Rafly: Seni Aceh Berlandaskan Islam

Banda Aceh, NAD - Piasan Seni merupakan ajang pertunjukan seni yang diadakan oleh Dinas Kebudayaan dan Pariwisata Kota Banda Aceh. Rangkaian kegiatan seni yang dilaksanakan selama lima hari tersebut bertujuan untuk memberikan ruang apresiasi dan edukasi kesenian para seniman, pekerja seni, serta masyarakat peminat kesenian.

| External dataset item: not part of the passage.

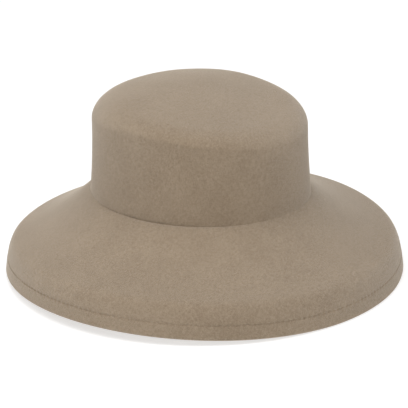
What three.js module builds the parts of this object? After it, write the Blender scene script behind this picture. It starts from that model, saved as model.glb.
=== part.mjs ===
// A wool felt hat, blocked from one piece of felt: an oval crown, a bell-shaped brim, and an
// edge turned under into a double hem.
//
// Millimetres, +Z up. The hat rests on its brim on z = 0, with its front towards -Y and the
// middle of its length and width on the Z axis.

import * as THREE from 'three';

// Felt
const FELT = 2; // thickness of one layer

// Head oval, outside of the felt, in the crease between crown and brim
const HEAD_WIDTH = 173;
const HEAD_LENGTH = 190;

// Crown
const RIM_HEIGHT = 82.5; // from the crease up to where the shoulder would lie level
const TOP_RISE = 6; // middle of the top above that
const WALL_LEAN = 3; // how far the wall leans in on its way up
const SHOULDER_RUN = 33; // half width of the ellipse that rounds the wall into the top
const SHOULDER_DROP = 21; // half height of the same ellipse
const CREASE_RADIUS = 3;

// Brim
const BRIM_REACH = 77; // from the crease out to the edge, measured level
const BRIM_DROP = 68.2; // from the crease down to the surface that the hat rests on
const SIDE_LIFT = 7.3; // how far the edge rises at the left and right
const PRESSED = 0.4; // how much of that rise is pressed flat, in front and behind

// Hem
const HEM_DEPTH = 15; // from the fold up to the raw edge, along the felt
const FOLD_FLAT = THREE.MathUtils.degToRad(25); // half of the fold's arc that lies flat

// How the hat changes from side to side, as shares of the named sizes. `turn` is added to
// the brim's slopes, in degrees.
const SIDES = [
  { side: 'front', rim: 0.893, shoulder: 0.8, reach: 0.99, turn: 1 },
  { side: 'flank', rim: 1.003, shoulder: 0.68, reach: 1.054, turn: -2 },
  { side: 'back', rim: 1.05, shoulder: 1.3, reach: 0.909, turn: 3 },
];
const [FRONT, FLANK, BACK] = SIDES;

// The brim's slope below level, in degrees, at shares of the felt from crease to fold. It
// changes evenly from row to row, so each stretch is an arc. `turns` says how much of a
// side's turn the row takes, and `steps` how many bands the stretch up to the row has.
const BELL = [
  { share: 0, slope: 42, turns: 1, steps: 0 },
  { share: 0.12, slope: 39, turns: 1, steps: 1 },
  { share: 0.7, slope: 19, turns: 1, steps: 5 },
  { share: 0.772, slope: 65, turns: 0, steps: 4 },
  { share: 0.89, slope: 84, turns: 0, steps: 2 },
  { share: 1, slope: 78, turns: 0, steps: 2 },
];

// Fineness of the mesh
const STATIONS = 72; // round the head oval
const TOP_STEPS = 4;
const SHOULDER_STEPS = 5;
const WALL_STEPS = 3;
const CREASE_STEPS = 2;
const HEM_STEPS = 2;
const CLEAR_OF_HEM = 0.95; // how near the hem's raw edge the rows above it may come

const toRadians = THREE.MathUtils.degToRad;
const DOME_EDGE_SLOPE = 2 * TOP_RISE; // fall of a parabola at its edge, per share of its radius

// A place round the hat: a point of the head oval, the direction straight out from it, and
// how far it faces the front (1) or back (-1), and front or back (1) or a flank (-1).
function station(index) {
  const angle = (2 * Math.PI * index) / STATIONS;
  const x = (HEAD_WIDTH / 2) * Math.sin(angle);
  const y = (HEAD_LENGTH / 2) * Math.cos(angle);
  const out = new THREE.Vector2(Math.sin(angle) / HEAD_WIDTH, Math.cos(angle) / HEAD_LENGTH);
  const bearing = Math.atan2(x, -y);
  return {
    x,
    y,
    out: out.normalize(),
    frontness: Math.cos(bearing),
    lengthness: Math.cos(2 * bearing),
  };
}

// One column of the table of sides, carried smoothly round the hat.
function bySide(column, place) {
  const mean = (FRONT[column] + BACK[column] + 2 * FLANK[column]) / 4;
  const foreAft = (FRONT[column] - BACK[column]) / 2;
  const saddle = (FRONT[column] + BACK[column] - 2 * FLANK[column]) / 4;
  return mean + foreAft * place.frontness + saddle * place.lengthness;
}

// A point of the felt's outer face in the upright section through a station: how far out of
// the head oval it is, how high, and the face's slope below level there.
const point = (out, height, slope) => ({ out, height, slope });

// The same point on a face that lies deeper in the felt.
function deeper(p, depth) {
  return point(p.out - depth * Math.sin(p.slope), p.height - depth * Math.cos(p.slope), p.slope);
}

// The unscaled bell curve from the crease to a share of its length: each stretch of evenly
// changing slope is an arc, so its run and fall are the chord of that arc. An arc that does
// not bend is its own chord.
function bellCurve(share, turn) {
  let run = 0;
  let fall = 0;
  let slope = toRadians(BELL[0].slope + BELL[0].turns * turn);
  for (let i = 1; i < BELL.length && BELL[i - 1].share < share; i += 1) {
    const rowSlope = toRadians(BELL[i].slope + BELL[i].turns * turn);
    const stretch = BELL[i].share - BELL[i - 1].share;
    const part = Math.min(share - BELL[i - 1].share, stretch);
    const bend = ((rowSlope - slope) * part) / stretch;
    const chord = bend === 0 ? part : (part * Math.sin(bend / 2)) / (bend / 2);
    run += chord * Math.cos(slope + bend / 2);
    fall += chord * Math.sin(slope + bend / 2);
    slope += bend;
  }
  return { run, fall, slope };
}

// Everything that a section needs to know of its station.
function sectionSizes(place) {
  const hemSlope = toRadians(BELL[BELL.length - 1].slope);
  const turn = bySide('turn', place);
  const whole = bellCurve(1, turn);
  const rise = (SIDE_LIFT * (1 - place.lengthness)) / 2;
  const edge = Math.max(rise - PRESSED, 0);
  const foldHeight = edge + FELT * Math.cos(FOLD_FLAT);
  const reach = BRIM_REACH * bySide('reach', place);
  const drop = BRIM_DROP - foldHeight - FELT * Math.cos(hemSlope);
  const runScale = reach / whole.run;
  const fallScale = drop / whole.fall;
  const feltLength = (runScale + fallScale) / 2;
  const shoulderRun = SHOULDER_RUN * bySide('shoulder', place);
  const shoulderDrop = SHOULDER_DROP * bySide('shoulder', place);
  const topRadius = Math.hypot(place.x, place.y) - WALL_LEAN - shoulderRun;
  return {
    turn,
    hemSlope,
    foldHeight,
    runScale,
    fallScale,
    rawShare: 1 - HEM_DEPTH / feltLength,
    rim: RIM_HEIGHT * bySide('rim', place),
    shoulderRun,
    shoulderDrop,
    shoulderStart: Math.atan((DOME_EDGE_SLOPE / topRadius) * (shoulderRun / shoulderDrop)),
  };
}

// The brim's outer face at a share of its felt.
function brimPoint(share, sizes) {
  const { run, fall, slope } = bellCurve(share, sizes.turn);
  const out = sizes.runScale * run;
  const height = BRIM_DROP - sizes.fallScale * fall;
  const fallRate = sizes.fallScale * Math.sin(slope);
  const runRate = sizes.runScale * Math.cos(slope);
  return point(out, height, Math.atan2(fallRate, runRate));
}

// The crown's shoulder, from the rim of the top out and down to the wall: the quarter of an
// ellipse, less the first of it, so that it takes over the slope of the domed top.
function shoulderPoints(sizes) {
  const points = [];
  for (let i = 0; i <= SHOULDER_STEPS; i += 1) {
    const angle = THREE.MathUtils.lerp(sizes.shoulderStart, Math.PI / 2, i / SHOULDER_STEPS);
    const out = -WALL_LEAN - sizes.shoulderRun * (1 - Math.sin(angle));
    const height = BRIM_DROP + sizes.rim - sizes.shoulderDrop * (1 - Math.cos(angle));
    const slope = Math.atan2(
      Math.sin(angle) * sizes.shoulderDrop,
      Math.cos(angle) * sizes.shoulderRun,
    );
    points.push(point(out, height, slope));
  }
  return points;
}

// The wall bows out by a parabola, upright at the shoulder and leaning most at the crease.
function wallPoints(sizes) {
  const wallHeight = sizes.rim - sizes.shoulderDrop;
  const points = [];
  for (let i = WALL_STEPS - 1; i > 0; i -= 1) {
    const share = i / WALL_STEPS;
    const lean = WALL_LEAN * share * (2 - share);
    const leanRate = (WALL_LEAN * 2 * (1 - share)) / wallHeight;
    const slope = Math.PI / 2 - Math.atan(leanRate);
    points.push(point(-lean, BRIM_DROP + wallHeight * share, slope));
  }
  return points;
}

// A fillet that eases the wall into the brim.
function creasePoints(sizes) {
  const wallSlope = Math.PI / 2 - Math.atan((2 * WALL_LEAN) / (sizes.rim - sizes.shoulderDrop));
  const brimSlope = brimPoint(0, sizes).slope;
  const tangent = CREASE_RADIUS * Math.tan((wallSlope - brimSlope) / 2);
  const centreOut = -tangent * Math.cos(wallSlope) + CREASE_RADIUS * Math.sin(wallSlope);
  const centreHeight = BRIM_DROP + tangent * Math.sin(wallSlope) + CREASE_RADIUS * Math.cos(wallSlope);
  const points = [];
  for (let i = 0; i <= CREASE_STEPS; i += 1) {
    const slope = THREE.MathUtils.lerp(wallSlope, brimSlope, i / CREASE_STEPS);
    const out = centreOut - CREASE_RADIUS * Math.sin(slope);
    const height = centreHeight - CREASE_RADIUS * Math.cos(slope);
    points.push(point(out, height, slope));
  }
  return points;
}

// The shares of the brim's felt at which the mesh has a row.
function brimShares() {
  const shares = [];
  for (let i = 1; i < BELL.length; i += 1) {
    for (let step = 1; step <= BELL[i].steps; step += 1) {
      shares.push(THREE.MathUtils.lerp(BELL[i - 1].share, BELL[i].share, step / BELL[i].steps));
    }
  }
  return shares;
}

// The inner face has the same rows down to the end of the bend, where the sides' turns have
// run out, and then the rest of them spread down to the raw edge. A hem so deep that it
// reaches the bend draws the rows above it together.
function innerShares(rawShare) {
  const bendEnd = BELL.find((row) => row.turns === 0).share;
  const innerEnd = Math.min(bendEnd, rawShare * CLEAR_OF_HEM);
  return brimShares().map((share) => {
    if (share <= bendEnd) {
      return (share * innerEnd) / bendEnd;
    }
    return THREE.MathUtils.mapLinear(share, bendEnd, 1, innerEnd, rawShare);
  });
}

// The fold: an arc from the outer face, round below, to the inner face of the turned-under
// layer, with its lowest stretch a flat facet. Angles are measured from straight down.
function foldPoints(sizes) {
  const centre = deeper(brimPoint(1, sizes), FELT);
  const outerEnd = Math.PI - sizes.hemSlope;
  const angles = [
    (outerEnd + FOLD_FLAT) / 2,
    FOLD_FLAT,
    -FOLD_FLAT,
    -(sizes.hemSlope + FOLD_FLAT) / 2,
    -sizes.hemSlope,
  ];
  return angles.map((angle) => {
    const out = centre.out + FELT * Math.sin(angle);
    return point(out, sizes.foldHeight - FELT * Math.cos(angle), sizes.hemSlope);
  });
}

// The inner face of the turned-under layer, from the fold up to its raw edge.
function hemPoints(sizes) {
  const points = [];
  for (let i = 1; i <= HEM_STEPS; i += 1) {
    const share = THREE.MathUtils.lerp(1, sizes.rawShare, i / HEM_STEPS);
    points.push(deeper(brimPoint(share, sizes), 2 * FELT));
  }
  return points;
}

// The closed section through one station, from the rim down the outer face, round the fold,
// and back up the inner face to below the rim.
function section(sizes) {
  const crown = [...shoulderPoints(sizes), ...wallPoints(sizes), ...creasePoints(sizes)];
  const outer = brimShares().map((share) => brimPoint(share, sizes));
  const inner = innerShares(sizes.rawShare).map((share) => brimPoint(share, sizes));
  return [
    ...crown,
    ...outer,
    ...foldPoints(sizes),
    ...hemPoints(sizes),
    ...[...crown, ...inner].reverse().map((p) => deeper(p, FELT)),
  ];
}

// The crown's top, from the middle (share 0) to the rim (share 1): a low dome that meets the
// rim's own height and the shoulder's slope there, tilted as the rim is from front to back.
function topHeight(share, rimHeight, place) {
  const level = BRIM_DROP + (RIM_HEIGHT * (FRONT.rim + BACK.rim + 2 * FLANK.rim)) / 4;
  const middle = level + TOP_RISE;
  const tilt = ((RIM_HEIGHT * (FRONT.rim - BACK.rim)) / 2) * place.frontness;
  const fall = rimHeight - tilt - middle;
  const fourth = -(DOME_EDGE_SLOPE / 2 + fall);
  const dome = (fall - fourth) * share ** 2 + fourth * share ** 4;
  return middle + dome + (tilt * (3 * share - share ** 3)) / 2;
}

// Where a section point stands in space.
function placed(p, place) {
  return new THREE.Vector3(place.x + place.out.x * p.out, place.y + place.out.y * p.out, p.height);
}

// One upright column of the mesh, from the middle of the top, down and round the section,
// back to the middle of the crown's inside.
function column(index) {
  const place = station(index);
  const points = section(sectionSizes(place)).map((p) => placed(p, place));
  const rim = points[0];
  const top = [];
  for (let i = 0; i < TOP_STEPS; i += 1) {
    const share = i / TOP_STEPS;
    top.push(new THREE.Vector3(rim.x * share, rim.y * share, topHeight(share, rim.z, place)));
  }
  const inside = top.map((p) => new THREE.Vector3(p.x, p.y, p.z - FELT)).reverse();
  return [...top, ...points, ...inside];
}

// A lathe gives the closed mesh, and each of its columns is then set to the hat's own
// section at that station.
function feltGeometry() {
  const columns = [];
  for (let i = 0; i < STATIONS; i += 1) {
    columns.push(column(i));
  }
  const profile = columns[0].map((p) => new THREE.Vector2(p.y, p.z));
  const geometry = new THREE.LatheGeometry(profile, STATIONS);
  const positions = geometry.getAttribute('position');
  for (let i = 0; i <= STATIONS; i += 1) {
    columns[i % STATIONS].forEach((p, row) => {
      positions.setXYZ(i * profile.length + row, p.x, p.y, p.z);
    });
  }
  geometry.computeVertexNormals();
  return geometry;
}

const felt = new THREE.MeshStandardMaterial({ color: 0x9f8d76, roughness: 0.95, metalness: 0 });

const feltBody = new THREE.Mesh(feltGeometry(), felt);
feltBody.name = 'felt_body';

// The brim reaches further in front than behind, so the head oval stands that much back.
const hat = new THREE.Group();
hat.position.y = (BRIM_REACH * (FRONT.reach - BACK.reach)) / 2;
hat.add(feltBody);

export default hat;
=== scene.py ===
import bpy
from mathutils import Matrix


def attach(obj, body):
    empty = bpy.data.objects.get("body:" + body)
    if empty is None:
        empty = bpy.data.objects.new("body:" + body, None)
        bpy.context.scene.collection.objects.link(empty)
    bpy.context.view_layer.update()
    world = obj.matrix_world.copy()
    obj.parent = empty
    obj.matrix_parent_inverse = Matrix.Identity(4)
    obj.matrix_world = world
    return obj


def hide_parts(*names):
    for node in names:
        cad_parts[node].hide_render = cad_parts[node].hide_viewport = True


bl_info = {
    "name": "Wool Felt Hat",
    "version": (1, 0, 0),
    "blender": (4, 5, 0),
    "location": "View3D > Sidebar > Hat",
    "description": "Blocked felt hat with a bell-shaped brim and a stitched hem",
    "category": "Object",
}

import math

import bpy
import numpy as np
from bpy.props import FloatProperty, FloatVectorProperty, IntProperty, PointerProperty
from mathutils import Matrix, Vector

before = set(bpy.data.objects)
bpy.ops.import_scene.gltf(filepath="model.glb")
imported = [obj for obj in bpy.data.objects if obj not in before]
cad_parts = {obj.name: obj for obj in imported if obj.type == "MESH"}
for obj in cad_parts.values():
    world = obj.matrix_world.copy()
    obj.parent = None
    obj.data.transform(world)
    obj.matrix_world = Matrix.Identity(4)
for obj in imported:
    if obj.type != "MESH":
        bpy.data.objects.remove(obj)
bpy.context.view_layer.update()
MM = 0.001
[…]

Salah seorang yang berkecimpung dalam dunia seni Aceh, Rafly memberikan apresiasi kepada Pemerintah Kota Banda Aceh atas terselenggaranya kegiatan ini. Saat ditemui The Globe Journal usai penampilannya pada malam pembukaan Piasan Seni, Rabu (28/11/2012), pria kelahiran tahun 1967 tersebut mengharapkan agar agenda ini dapat terus berlanjut di tahun yang akan datang. “Menjadi agenda rutin, kontinuitasnya tetap, dan merangkul banyak seniman, budayawan juga, dan harus variatif. Dan yang paling penting, apapun yang dibawa bukan sekedar hiburan, tapi ada esensinya,” tuturnya.

Baginya, setiap kegiatan yang dilaksanakan, terutama pentas seni harus mengandung makna yang bisa disampaikan kepada masyarakat. Seni, ujar Rafly bisa memberikan esensi yang benar-benar bermanfaat untuk rakyat. “Untuk apa sajalah, yang penting ada manfaatnya,” ujarnya.

Menanggapi dunia seni Aceh, pria asal Samadua, Aceh Selatan ini mengatakan secara keseluruhan belum dilakukan pendekatan budaya yang maksimal. Baginya, melalui pendekatan budaya, itu menjadi perekat bagi insan seni. “Jadi artinya hal ini betul-betul harus dilakukan secara berkesinambungan baik melalui seniman-seniman di pedesaan dan di pedalaman Aceh,” tuturnya.

Rafly menginginkan seni menjadi sebuah kesejukan dengan adanya pesan-pesan keagamaan, sosial, alam, lingkungan dan hal-hal lainnya. “Sehingga kontennya bukan hanya geografis. Seni yang dikemas menjadi seni Aceh kontemporer tapi tetap dalam kearifan ke-Acehan. Tetap dinamis, jadi Islam kita Islam yang dinamis. Bukan Islam yang kaku,” jelasnya.

Pelantun tembang ‘Seulanga’ ini mengatakan bahwa seni yang berkembang di Aceh adalah sebuah kesenian yang berlandaskan Islam. Meski terjerat dengan batasan-batasan nilai-nilai keislaman, Rafly mengatakan para pelaku seni dan masyarakat Aceh tetap harus bangga dengan batasan-batasan yang ada. “Karna dengan itulah keindahan seni Islam,”ungkapnya.

“Dalam seni, estetika itu pasti, nah etika malah lebih pasti. Ini yang harus menjadi tanggung jawab, harus diskusi-diskusi selanjutnya,” lanjutnya.

Dia juga mengharapkan agar seniman-seniman Aceh terus menghasilkan karyanya, dan menjadikan seni itu kebutuhan sehari-hari dalam hidup mereka. “Jangan punya ketergantungan untuk siapa, jadikanlah seni itu kebutuhan keseharian kita. Hingga dengan seni, hati menjadi bijak,” ungkapnya.

Selain itu, dia juga mengharapkan agar pemerintah terus melihat dan juga menjadi media yang selalu berkompromi dengan seniman. “Hingga menjadi satu kebersamaan dan sinergi untuk kemajuan Aceh seluruhnya,” harapnya.